### GIVEN DATA
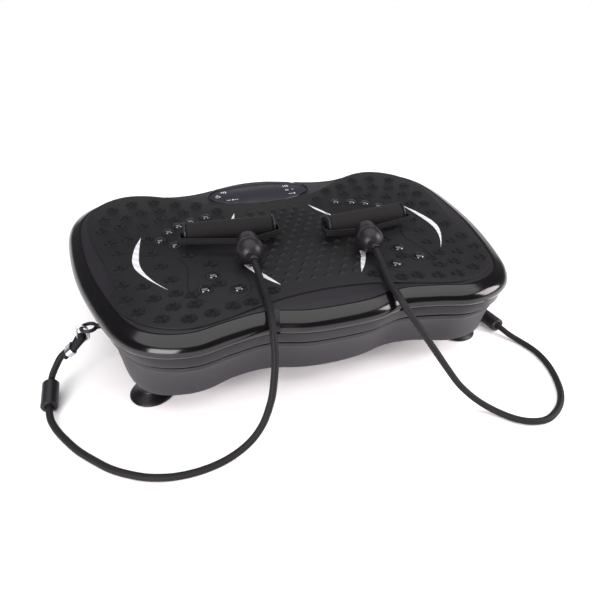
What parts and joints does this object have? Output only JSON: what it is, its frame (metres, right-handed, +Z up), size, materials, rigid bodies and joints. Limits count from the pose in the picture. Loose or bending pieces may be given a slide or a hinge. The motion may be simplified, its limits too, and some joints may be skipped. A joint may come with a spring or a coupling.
{
  "type": "vibration plate",
  "caption": "Seesaw vibration plate for standing exercise, with a rubber mat, a display, suction feet and two pull ropes whose foam grips lie on the mat.",
  "frame": {"origin": "on the floor under the middle of the machine", "axes": "+X along the machine's width, +Y from the front bulge to the display, +Z up"},
  "size_m": [0.5664, 0.4947, 0.1505],
  "materials": {
    "skirt_plastic": "moulded, dark grey, matte",
    "satin_plastic": "satin",
    "gloss_plastic": "high gloss",
    "rubber": "matte",
    "eva_foam": "matte",
    "zinc_steel": "zinc plated",
    "ground_steel": "ground",
    "painted_motor": "painted",
    "aluminium": "turned",
    "bronze": "turned",
    "silver_print": "silver, fine hatch",
    "tinted_window": "tinted, gloss",
    "circuit_board": "green solder mask",
    "nylon_webbing": "woven",
    "rope_cord": "woven",
    "red_plastic": "gloss"
  },
  "bodies": {
    "base": {"bottom_shell": "skirt_plastic", "base_frame": "zinc_steel", "pivot_brackets": "zinc_steel", "pivot_shaft": "ground_steel", "bump_stops": "rubber", "motor_mount": "zinc_steel", "motor": "painted_motor", "drive_belt": "rubber", "bearing_blocks": "zinc_steel", "ball_bearings": "ground_steel", "control_board": "circuit_board", "rear_panel": "satin_plastic", "power_inlet": "satin_plastic", "case_screws": "zinc_steel", "suction_feet": "rubber", "foot_bolts": "zinc_steel", "rope_anchors": "satin_plastic", "rope_links": "zinc_steel", "left_rope": "rope_cord", "left_rope_eye": "rope_cord", "left_crimp": "zinc_steel", "left_adjuster": "satin_plastic", "right_rope": "rope_cord", "right_rope_eye": "rope_cord", "right_crimp": "zinc_steel", "right_adjuster": "satin_plastic"},
    "deck": {"deck_frame": "zinc_steel", "pivot_bushes": "bronze", "deck_screws": "zinc_steel", "con_rod_pin": "ground_steel", "top_cover": "satin_plastic", "left_trim": "gloss_plastic", "right_trim": "gloss_plastic", "front_trim": "gloss_plastic", "rear_trim": "gloss_plastic", "rubber_mat": "rubber", "massage_domes": "gloss_plastic", "arrow_inlays": "silver_print", "display_bezel": "gloss_plastic", "display_window": "tinted_window", "display_board": "circuit_board"},
    "rotor": {"motor_pulley": "aluminium"},
    "crank": {"shaft_pulley": "aluminium", "eccentric_shaft": "ground_steel"},
    "con_rod": {"con_rod": "zinc_steel"},
    "rocker": {"switch_rocker": "red_plastic"},
    "left_handle": {"left_grip": "eva_foam", "left_core": "satin_plastic", "left_end_rings": "satin_plastic", "left_strap": "nylon_webbing", "left_rope_cap": "satin_plastic"},
    "right_handle": {"right_grip": "eva_foam", "right_core": "satin_plastic", "right_end_rings": "satin_plastic", "right_strap": "nylon_webbing", "right_rope_cap": "satin_plastic"}
  },
  "joints": [
    {"name": "deck_rock", "type": "hinge", "parent": "base", "child": "deck", "pos_m": [0, 0, 0.066], "axis": [0, 1, 0], "range_deg": [-0.6, 0.6], "stiffness_Nm_per_rad": 400},
    {"name": "crank_spin", "type": "hinge", "parent": "base", "child": "crank", "pos_m": [0.05, 0, 0.066], "axis": [0, 1, 0], "continuous": true},
    {"name": "motor_spin", "type": "hinge", "parent": "base", "child": "rotor", "pos_m": [0.112, 0, 0.066], "axis": [0, 1, 0], "continuous": true},
    {"name": "con_rod_swing", "type": "hinge", "parent": "deck", "child": "con_rod", "pos_m": [0.05, 0, 0.088], "axis": [0, 1, 0], "range_deg": [-1.3, 1.3]},
    {"name": "switch_rock", "type": "hinge", "parent": "base", "child": "rocker", "pos_m": [0.019, 0.168, 0.0575], "axis": [1, 0, 0], "range_deg": [0, 16]},
    {"name": "left_handle_lift", "type": "slide", "parent": "base", "child": "left_handle", "axis": [0, 0, 1], "range_m": [0, 0.12], "deforming": ["left_rope"]},
    {"name": "right_handle_lift", "type": "slide", "parent": "base", "child": "right_handle", "axis": [0, 0, 1], "range_m": [0, 0.12], "deforming": ["right_rope"]}
  ],
  "couplings": [
    {"joint": "motor_spin", "follows": "crank_spin", "ratio": 2}
  ]
}
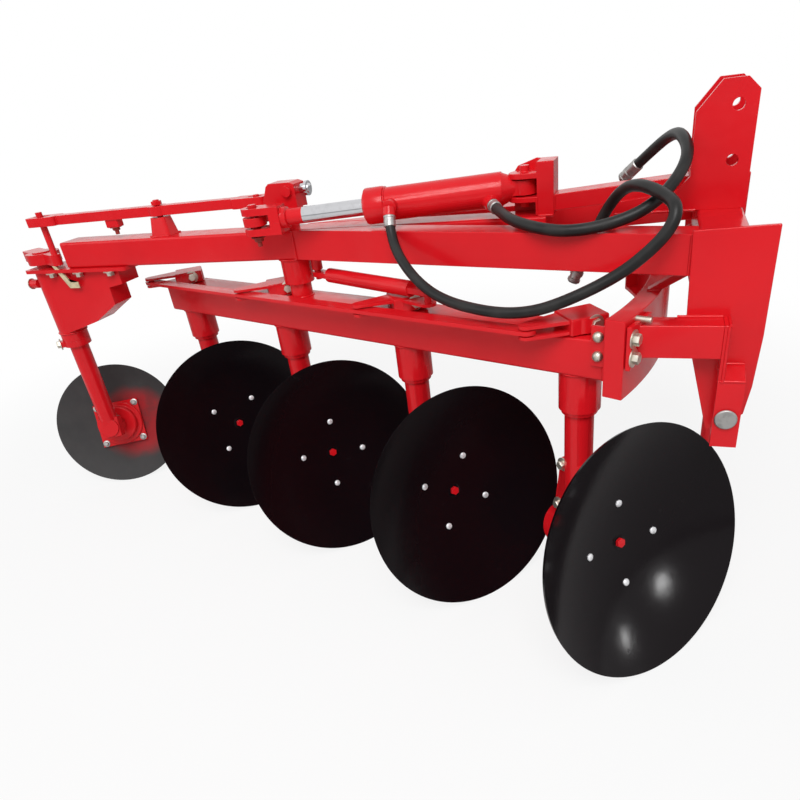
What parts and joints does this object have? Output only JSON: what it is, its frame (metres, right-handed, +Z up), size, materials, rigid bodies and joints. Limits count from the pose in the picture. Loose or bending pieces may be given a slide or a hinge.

### WHAT TO PRODUCE
Return the material exactly as it stands.

### COMPLETED TASK
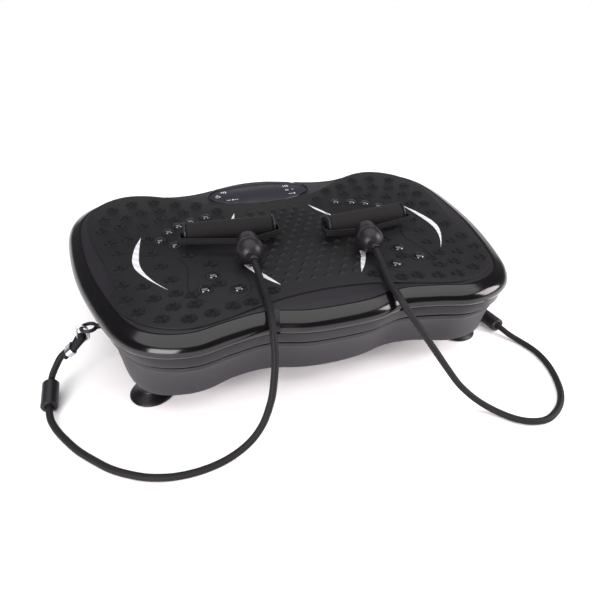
What parts and joints does this object have? Output only JSON: what it is, its frame (metres, right-handed, +Z up), size, materials, rigid bodies and joints. Limits count from the pose in the picture. Loose or bending pieces may be given a slide or a hinge. The motion may be simplified, its limits too, and some joints may be skipped. A joint may come with a spring or a coupling.
{
  "type": "vibration plate",
  "caption": "Seesaw vibration plate for standing exercise, with a rubber mat, a display, suction feet and two pull ropes whose foam grips lie on the mat.",
  "frame": {"origin": "on the floor under the middle of the machine", "axes": "+X along the machine's width, +Y from the front bulge to the display, +Z up"},
  "size_m": [0.5664, 0.4947, 0.1505],
  "materials": {
    "skirt_plastic": "moulded, dark grey, matte",
    "satin_plastic": "satin",
    "gloss_plastic": "high gloss",
    "rubber": "matte",
    "eva_foam": "matte",
    "zinc_steel": "zinc plated",
    "ground_steel": "ground",
    "painted_motor": "painted",
    "aluminium": "turned",
    "bronze": "turned",
    "silver_print": "silver, fine hatch",
    "tinted_window": "tinted, gloss",
    "circuit_board": "green solder mask",
    "nylon_webbing": "woven",
    "rope_cord": "woven",
    "red_plastic": "gloss"
  },
  "bodies": {
    "base": {"bottom_shell": "skirt_plastic", "base_frame": "zinc_steel", "pivot_brackets": "zinc_steel", "pivot_shaft": "ground_steel", "bump_stops": "rubber", "motor_mount": "zinc_steel", "motor": "painted_motor", "drive_belt": "rubber", "bearing_blocks": "zinc_steel", "ball_bearings": "ground_steel", "control_board": "circuit_board", "rear_panel": "satin_plastic", "power_inlet": "satin_plastic", "case_screws": "zinc_steel", "suction_feet": "rubber", "foot_bolts": "zinc_steel", "rope_anchors": "satin_plastic", "rope_links": "zinc_steel", "left_rope": "rope_cord", "left_rope_eye": "rope_cord", "left_crimp": "zinc_steel", "left_adjuster": "satin_plastic", "right_rope": "rope_cord", "right_rope_eye": "rope_cord", "right_crimp": "zinc_steel", "right_adjuster": "satin_plastic"},
    "deck": {"deck_frame": "zinc_steel", "pivot_bushes": "bronze", "deck_screws": "zinc_steel", "con_rod_pin": "ground_steel", "top_cover": "satin_plastic", "left_trim": "gloss_plastic", "right_trim": "gloss_plastic", "front_trim": "gloss_plastic", "rear_trim": "gloss_plastic", "rubber_mat": "rubber", "massage_domes": "gloss_plastic", "arrow_inlays": "silver_print", "display_bezel": "gloss_plastic", "display_window": "tinted_window", "display_board": "circuit_board"},
    "rotor": {"motor_pulley": "aluminium"},
    "crank": {"shaft_pulley": "aluminium", "eccentric_shaft": "ground_steel"},
    "con_rod": {"con_rod": "zinc_steel"},
    "rocker": {"switch_rocker": "red_plastic"},
    "left_handle": {"left_grip": "eva_foam", "left_core": "satin_plastic", "left_end_rings": "satin_plastic", "left_strap": "nylon_webbing", "left_rope_cap": "satin_plastic"},
    "right_handle": {"right_grip": "eva_foam", "right_core": "satin_plastic", "right_end_rings": "satin_plastic", "right_strap": "nylon_webbing", "right_rope_cap": "satin_plastic"}
  },
  "joints": [
    {"name": "deck_rock", "type": "hinge", "parent": "base", "child": "deck", "pos_m": [0, 0, 0.066], "axis": [0, 1, 0], "range_deg": [-0.6, 0.6], "stiffness_Nm_per_rad": 400},
    {"name": "crank_spin", "type": "hinge", "parent": "base", "child": "crank", "pos_m": [0.05, 0, 0.066], "axis": [0, 1, 0], "continuous": true},
    {"name": "motor_spin", "type": "hinge", "parent": "base", "child": "rotor", "pos_m": [0.112, 0, 0.066], "axis": [0, 1, 0], "continuous": true},
    {"name": "con_rod_swing", "type": "hinge", "parent": "deck", "child": "con_rod", "pos_m": [0.05, 0, 0.088], "axis": [0, 1, 0], "range_deg": [-1.3, 1.3]},
    {"name": "switch_rock", "type": "hinge", "parent": "base", "child": "rocker", "pos_m": [0.019, 0.168, 0.0575], "axis": [1, 0, 0], "range_deg": [0, 16]},
    {"name": "left_handle_lift", "type": "slide", "parent": "base", "child": "left_handle", "axis": [0, 0, 1], "range_m": [0, 0.12], "deforming": ["left_rope"]},
    {"name": "right_handle_lift", "type": "slide", "parent": "base", "child": "right_handle", "axis": [0, 0, 1], "range_m": [0, 0.12], "deforming": ["right_rope"]}
  ],
  "couplings": [
    {"joint": "motor_spin", "follows": "crank_spin", "ratio": 2}
  ]
}
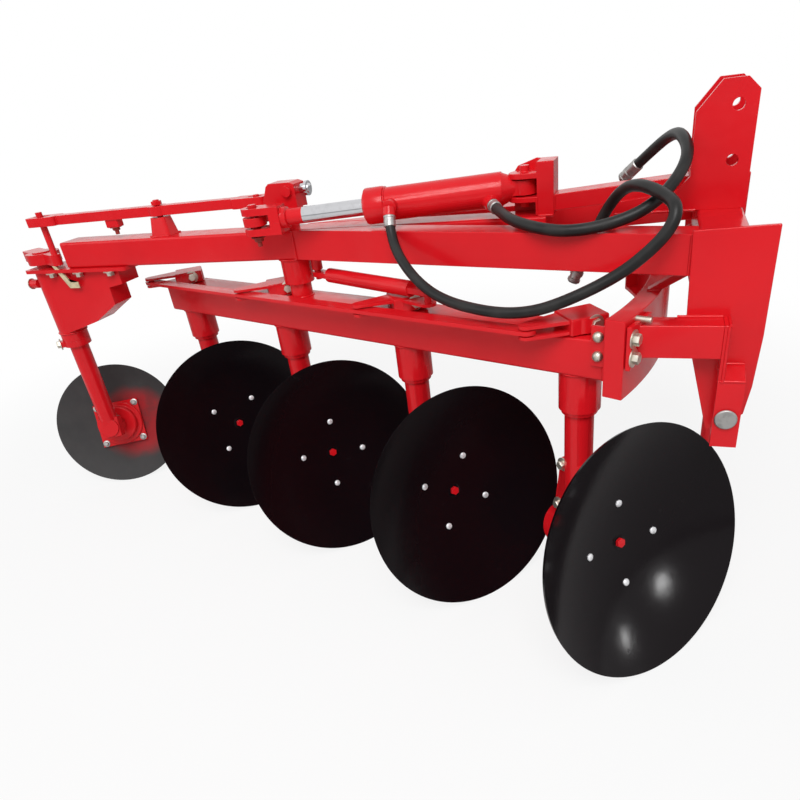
What parts and joints does this object have? Output only JSON: what it is, its frame (metres, right-handed, +Z up), size, materials, rigid bodies and joints. Limits count from the pose in the picture. Loose or bending pieces may be given a slide or a hinge.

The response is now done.